'''

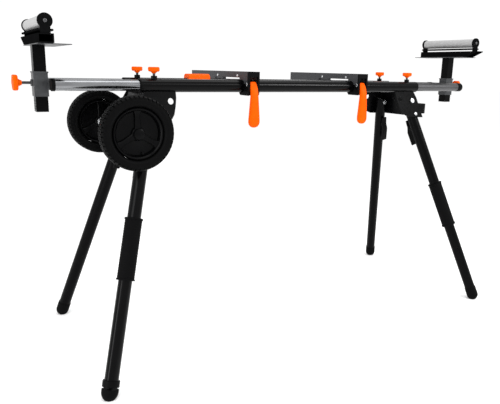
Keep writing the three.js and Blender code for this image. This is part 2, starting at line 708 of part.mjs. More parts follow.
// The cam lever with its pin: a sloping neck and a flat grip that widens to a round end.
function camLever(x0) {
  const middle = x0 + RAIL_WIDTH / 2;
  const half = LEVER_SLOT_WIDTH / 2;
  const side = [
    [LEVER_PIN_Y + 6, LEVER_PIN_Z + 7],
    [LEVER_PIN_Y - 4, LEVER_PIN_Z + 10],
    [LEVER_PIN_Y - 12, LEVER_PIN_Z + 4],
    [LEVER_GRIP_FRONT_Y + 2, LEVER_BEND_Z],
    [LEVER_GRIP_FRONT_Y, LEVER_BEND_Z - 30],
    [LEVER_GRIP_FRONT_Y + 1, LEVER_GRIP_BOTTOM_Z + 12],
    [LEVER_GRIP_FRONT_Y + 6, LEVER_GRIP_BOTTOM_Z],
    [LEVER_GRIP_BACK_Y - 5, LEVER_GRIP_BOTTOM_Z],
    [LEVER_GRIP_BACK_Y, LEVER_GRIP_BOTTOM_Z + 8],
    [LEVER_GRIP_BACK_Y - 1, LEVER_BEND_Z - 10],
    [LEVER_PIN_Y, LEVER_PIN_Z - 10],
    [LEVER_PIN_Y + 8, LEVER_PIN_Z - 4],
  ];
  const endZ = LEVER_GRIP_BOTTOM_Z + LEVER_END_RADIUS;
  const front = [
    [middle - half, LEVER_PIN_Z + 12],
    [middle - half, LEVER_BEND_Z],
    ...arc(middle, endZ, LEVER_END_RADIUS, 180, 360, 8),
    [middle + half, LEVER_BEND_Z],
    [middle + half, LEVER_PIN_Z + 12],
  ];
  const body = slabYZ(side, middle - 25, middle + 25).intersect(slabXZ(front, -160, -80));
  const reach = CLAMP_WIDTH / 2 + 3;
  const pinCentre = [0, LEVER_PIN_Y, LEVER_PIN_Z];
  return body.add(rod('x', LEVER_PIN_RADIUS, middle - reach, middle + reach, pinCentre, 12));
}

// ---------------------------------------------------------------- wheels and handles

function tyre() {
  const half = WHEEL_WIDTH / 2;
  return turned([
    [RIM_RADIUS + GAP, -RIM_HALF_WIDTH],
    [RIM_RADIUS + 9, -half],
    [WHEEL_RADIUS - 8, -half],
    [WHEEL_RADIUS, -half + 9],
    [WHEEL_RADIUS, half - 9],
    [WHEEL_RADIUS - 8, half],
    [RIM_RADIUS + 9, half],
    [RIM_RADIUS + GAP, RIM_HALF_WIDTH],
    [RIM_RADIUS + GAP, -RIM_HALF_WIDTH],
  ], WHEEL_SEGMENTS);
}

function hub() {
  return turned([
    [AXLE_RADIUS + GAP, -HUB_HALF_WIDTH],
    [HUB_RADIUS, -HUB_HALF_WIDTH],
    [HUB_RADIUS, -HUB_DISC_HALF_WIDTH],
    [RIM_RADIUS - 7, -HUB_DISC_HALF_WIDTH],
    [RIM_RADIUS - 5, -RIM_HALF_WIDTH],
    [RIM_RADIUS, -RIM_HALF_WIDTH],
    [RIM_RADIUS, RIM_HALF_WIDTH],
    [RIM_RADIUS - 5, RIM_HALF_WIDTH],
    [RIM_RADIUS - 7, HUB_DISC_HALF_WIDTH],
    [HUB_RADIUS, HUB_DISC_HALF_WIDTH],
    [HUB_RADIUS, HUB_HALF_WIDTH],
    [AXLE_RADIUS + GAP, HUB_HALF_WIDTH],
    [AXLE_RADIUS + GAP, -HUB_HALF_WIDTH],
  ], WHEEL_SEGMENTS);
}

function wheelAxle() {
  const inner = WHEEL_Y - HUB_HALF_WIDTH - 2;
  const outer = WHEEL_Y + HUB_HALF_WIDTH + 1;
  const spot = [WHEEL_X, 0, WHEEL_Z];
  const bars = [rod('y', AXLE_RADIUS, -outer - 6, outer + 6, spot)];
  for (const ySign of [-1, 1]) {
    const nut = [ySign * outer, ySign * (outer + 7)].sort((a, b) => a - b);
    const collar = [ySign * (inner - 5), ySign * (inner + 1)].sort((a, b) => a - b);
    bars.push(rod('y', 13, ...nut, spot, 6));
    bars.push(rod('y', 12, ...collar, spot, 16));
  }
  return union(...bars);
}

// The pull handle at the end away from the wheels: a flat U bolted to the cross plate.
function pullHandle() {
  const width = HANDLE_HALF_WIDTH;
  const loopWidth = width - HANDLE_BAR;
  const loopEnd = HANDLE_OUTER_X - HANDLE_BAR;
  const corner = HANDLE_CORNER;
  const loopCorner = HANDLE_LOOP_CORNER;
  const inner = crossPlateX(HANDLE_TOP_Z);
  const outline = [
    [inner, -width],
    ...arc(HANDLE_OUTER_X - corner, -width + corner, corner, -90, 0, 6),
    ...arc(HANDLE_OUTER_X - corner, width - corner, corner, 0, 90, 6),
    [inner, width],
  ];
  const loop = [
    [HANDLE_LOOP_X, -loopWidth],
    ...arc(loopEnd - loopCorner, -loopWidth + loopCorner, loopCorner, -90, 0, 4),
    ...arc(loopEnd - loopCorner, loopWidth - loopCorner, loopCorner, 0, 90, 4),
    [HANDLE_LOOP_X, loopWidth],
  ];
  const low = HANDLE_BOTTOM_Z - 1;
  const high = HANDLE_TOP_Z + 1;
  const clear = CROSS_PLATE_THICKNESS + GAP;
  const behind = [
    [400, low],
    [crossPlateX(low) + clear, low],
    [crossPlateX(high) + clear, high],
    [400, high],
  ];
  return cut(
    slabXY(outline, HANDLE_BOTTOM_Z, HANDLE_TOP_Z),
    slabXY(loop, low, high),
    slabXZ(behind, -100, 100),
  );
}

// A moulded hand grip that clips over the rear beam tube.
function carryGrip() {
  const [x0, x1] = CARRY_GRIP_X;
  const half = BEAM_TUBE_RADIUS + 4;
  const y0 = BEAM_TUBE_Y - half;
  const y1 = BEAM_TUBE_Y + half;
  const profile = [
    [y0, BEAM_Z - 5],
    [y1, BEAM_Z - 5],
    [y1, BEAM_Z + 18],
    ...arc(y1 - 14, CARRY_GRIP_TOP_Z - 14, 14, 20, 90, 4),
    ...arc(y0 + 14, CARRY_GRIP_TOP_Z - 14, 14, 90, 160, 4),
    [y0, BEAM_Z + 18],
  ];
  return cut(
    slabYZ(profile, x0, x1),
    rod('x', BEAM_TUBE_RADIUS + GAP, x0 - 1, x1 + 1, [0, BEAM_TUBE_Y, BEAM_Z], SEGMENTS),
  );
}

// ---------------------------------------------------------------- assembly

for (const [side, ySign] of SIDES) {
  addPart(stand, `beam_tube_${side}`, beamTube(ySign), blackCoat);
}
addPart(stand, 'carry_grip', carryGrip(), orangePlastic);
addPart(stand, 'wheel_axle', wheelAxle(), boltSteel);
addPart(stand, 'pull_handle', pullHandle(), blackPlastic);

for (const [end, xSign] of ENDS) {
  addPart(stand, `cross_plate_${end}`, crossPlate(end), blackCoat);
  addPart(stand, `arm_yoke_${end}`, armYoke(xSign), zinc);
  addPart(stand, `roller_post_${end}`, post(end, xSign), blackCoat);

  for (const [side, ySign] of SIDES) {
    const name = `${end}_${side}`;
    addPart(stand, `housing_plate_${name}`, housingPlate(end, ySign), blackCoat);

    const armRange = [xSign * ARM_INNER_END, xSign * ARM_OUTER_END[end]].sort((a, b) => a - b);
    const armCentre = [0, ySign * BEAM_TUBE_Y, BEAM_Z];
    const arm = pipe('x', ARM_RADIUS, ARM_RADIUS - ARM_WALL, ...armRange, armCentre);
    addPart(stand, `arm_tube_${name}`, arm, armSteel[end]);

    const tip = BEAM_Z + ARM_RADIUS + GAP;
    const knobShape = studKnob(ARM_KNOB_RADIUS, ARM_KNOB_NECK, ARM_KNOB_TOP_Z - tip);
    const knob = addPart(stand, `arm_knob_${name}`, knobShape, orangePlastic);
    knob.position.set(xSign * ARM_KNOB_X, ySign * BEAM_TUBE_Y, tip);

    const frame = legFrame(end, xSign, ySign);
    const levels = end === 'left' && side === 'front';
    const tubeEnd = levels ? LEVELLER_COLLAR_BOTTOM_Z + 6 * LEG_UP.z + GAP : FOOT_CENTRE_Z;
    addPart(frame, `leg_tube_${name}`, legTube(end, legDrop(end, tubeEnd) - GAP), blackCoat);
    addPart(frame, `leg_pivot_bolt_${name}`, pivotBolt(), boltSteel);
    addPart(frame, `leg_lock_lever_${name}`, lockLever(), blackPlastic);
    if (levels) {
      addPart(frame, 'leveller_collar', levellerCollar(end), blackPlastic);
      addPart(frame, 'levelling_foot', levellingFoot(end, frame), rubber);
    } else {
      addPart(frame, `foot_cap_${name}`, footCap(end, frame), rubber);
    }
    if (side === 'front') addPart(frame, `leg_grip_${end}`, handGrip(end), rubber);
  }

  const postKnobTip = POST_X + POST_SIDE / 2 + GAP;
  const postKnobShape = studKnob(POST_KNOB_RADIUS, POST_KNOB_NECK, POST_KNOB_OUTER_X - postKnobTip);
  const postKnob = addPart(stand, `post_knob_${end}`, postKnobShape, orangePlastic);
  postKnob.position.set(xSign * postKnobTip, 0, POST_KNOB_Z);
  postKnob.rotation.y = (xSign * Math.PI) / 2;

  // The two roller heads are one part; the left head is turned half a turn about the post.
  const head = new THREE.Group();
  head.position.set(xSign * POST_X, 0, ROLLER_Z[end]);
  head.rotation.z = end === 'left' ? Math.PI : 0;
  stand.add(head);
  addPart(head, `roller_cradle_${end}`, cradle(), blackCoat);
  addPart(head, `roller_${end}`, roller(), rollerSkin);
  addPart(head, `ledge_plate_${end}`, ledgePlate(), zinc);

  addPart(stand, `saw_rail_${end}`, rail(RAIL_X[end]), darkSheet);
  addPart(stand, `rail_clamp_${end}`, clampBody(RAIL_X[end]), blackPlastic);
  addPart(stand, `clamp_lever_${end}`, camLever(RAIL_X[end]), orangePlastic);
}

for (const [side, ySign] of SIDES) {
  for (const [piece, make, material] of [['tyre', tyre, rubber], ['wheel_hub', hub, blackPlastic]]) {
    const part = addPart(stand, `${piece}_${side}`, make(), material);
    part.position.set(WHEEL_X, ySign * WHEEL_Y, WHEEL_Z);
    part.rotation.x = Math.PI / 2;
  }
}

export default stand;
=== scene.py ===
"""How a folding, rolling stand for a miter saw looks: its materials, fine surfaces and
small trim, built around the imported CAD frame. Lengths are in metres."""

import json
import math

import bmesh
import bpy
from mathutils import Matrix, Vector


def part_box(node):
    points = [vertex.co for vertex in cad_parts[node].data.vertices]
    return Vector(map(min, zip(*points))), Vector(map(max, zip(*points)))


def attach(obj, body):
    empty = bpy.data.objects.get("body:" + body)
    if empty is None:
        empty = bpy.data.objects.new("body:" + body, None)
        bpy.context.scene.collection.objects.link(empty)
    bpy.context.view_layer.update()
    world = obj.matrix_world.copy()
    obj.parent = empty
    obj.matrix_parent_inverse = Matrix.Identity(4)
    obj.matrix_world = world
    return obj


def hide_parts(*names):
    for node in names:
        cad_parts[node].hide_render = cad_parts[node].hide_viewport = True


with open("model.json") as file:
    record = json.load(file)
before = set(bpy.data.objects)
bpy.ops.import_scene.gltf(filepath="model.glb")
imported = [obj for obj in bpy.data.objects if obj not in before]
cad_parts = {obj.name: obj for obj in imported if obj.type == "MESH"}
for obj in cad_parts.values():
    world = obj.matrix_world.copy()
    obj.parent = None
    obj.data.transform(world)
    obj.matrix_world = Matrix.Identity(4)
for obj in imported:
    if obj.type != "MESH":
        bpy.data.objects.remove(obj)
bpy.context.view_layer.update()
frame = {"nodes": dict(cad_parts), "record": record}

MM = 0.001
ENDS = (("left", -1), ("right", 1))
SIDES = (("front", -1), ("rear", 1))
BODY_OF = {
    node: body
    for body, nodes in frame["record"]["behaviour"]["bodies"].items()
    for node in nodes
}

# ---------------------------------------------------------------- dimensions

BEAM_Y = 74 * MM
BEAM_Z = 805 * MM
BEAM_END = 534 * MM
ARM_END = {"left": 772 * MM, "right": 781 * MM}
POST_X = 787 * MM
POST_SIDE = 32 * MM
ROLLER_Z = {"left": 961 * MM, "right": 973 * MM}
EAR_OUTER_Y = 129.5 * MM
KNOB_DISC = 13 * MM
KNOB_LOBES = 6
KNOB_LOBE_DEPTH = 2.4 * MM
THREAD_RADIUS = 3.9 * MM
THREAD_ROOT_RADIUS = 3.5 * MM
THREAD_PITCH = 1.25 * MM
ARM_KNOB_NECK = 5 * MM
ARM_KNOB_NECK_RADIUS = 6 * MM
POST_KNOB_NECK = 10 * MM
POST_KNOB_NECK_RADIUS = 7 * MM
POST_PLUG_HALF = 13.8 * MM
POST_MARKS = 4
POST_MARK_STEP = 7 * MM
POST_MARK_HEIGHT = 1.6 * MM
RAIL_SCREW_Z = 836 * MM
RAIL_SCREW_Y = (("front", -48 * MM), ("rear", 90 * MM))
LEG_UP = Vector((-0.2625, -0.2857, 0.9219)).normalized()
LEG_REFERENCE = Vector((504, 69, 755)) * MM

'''

### What is asked
Exactly as written, return the lines from the line containing "part.position.set(WHEEL_X, ySign *" through the line containing "imported = [obj", both included.

### Exercise solution
    part.position.set(WHEEL_X, ySign * WHEEL_Y, WHEEL_Z);
    part.rotation.x = Math.PI / 2;
  }
}

export default stand;
=== scene.py ===
"""How a folding, rolling stand for a miter saw looks: its materials, fine surfaces and
small trim, built around the imported CAD frame. Lengths are in metres."""

import json
import math

import bmesh
import bpy
from mathutils import Matrix, Vector


def part_box(node):
    points = [vertex.co for vertex in cad_parts[node].data.vertices]
    return Vector(map(min, zip(*points))), Vector(map(max, zip(*points)))


def attach(obj, body):
    empty = bpy.data.objects.get("body:" + body)
    if empty is None:
        empty = bpy.data.objects.new("body:" + body, None)
        bpy.context.scene.collection.objects.link(empty)
    bpy.context.view_layer.update()
    world = obj.matrix_world.copy()
    obj.parent = empty
    obj.matrix_parent_inverse = Matrix.Identity(4)
    obj.matrix_world = world
    return obj


def hide_parts(*names):
    for node in names:
        cad_parts[node].hide_render = cad_parts[node].hide_viewport = True


with open("model.json") as file:
    record = json.load(file)
before = set(bpy.data.objects)
bpy.ops.import_scene.gltf(filepath="model.glb")
imported = [obj for obj in bpy.data.objects if obj not in before]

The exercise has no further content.